Returning buyers may also benefit from a greater selection of properties from which to choose. First-time buyers of existing homes are held back by “very limited inventory in the lower price ranges in most of the U.S.,” Yun said in a statement last month. A June inventory shortage of existing units was particularly acute for homes valued at less than $100,000, he said.
To be sure, the housing rebound cannot be sustained without first-time buyers, said Stuart Hoffman, chief economist at PNC Financial Services Group in Pittsburgh.
“You can’t sell your house and move to a bigger one if you can’t find someone to sell your house to in the first place, and often that person is a first-time homebuyer,” said Hoffman. “First-time homebuyers are still a very important part of the market.”
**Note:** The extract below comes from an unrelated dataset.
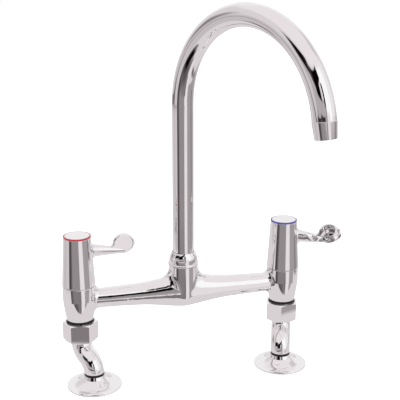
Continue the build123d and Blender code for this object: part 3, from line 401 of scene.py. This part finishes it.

Russell Price, a senior economist at Ameriprise Financial Inc. in Detroit, said the fact that first-time buyers are a smaller share of sales isn’t a major concern for now, since inventories are too low to accommodate demand as is. As the job market improves, young people who now lack the financial security to buy a home will re-enter the market, he said.
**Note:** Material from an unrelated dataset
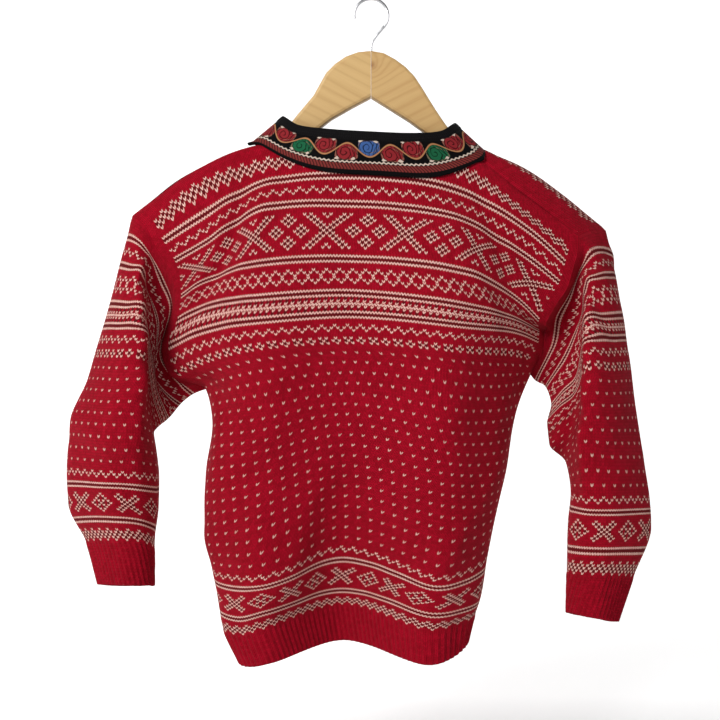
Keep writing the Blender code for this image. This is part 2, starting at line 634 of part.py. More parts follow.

“We simply need to see the employment conditions mature,” he said, predicting that more first-time buyers will enter the market next year, and the share will increase even more the following year, helping to keep up the speed of the housing recovery. “We’re at a pace right now that can be maintained for the intermediate term, I think it’s a healthy pace.”
After finding a buyer for her former home in less than three weeks, Pattisall is now looking for a larger house in the Boston area after her husband landed a new job closer to their families.
“We’ve done the city thing,” she said. “We’re ready to have a yard.”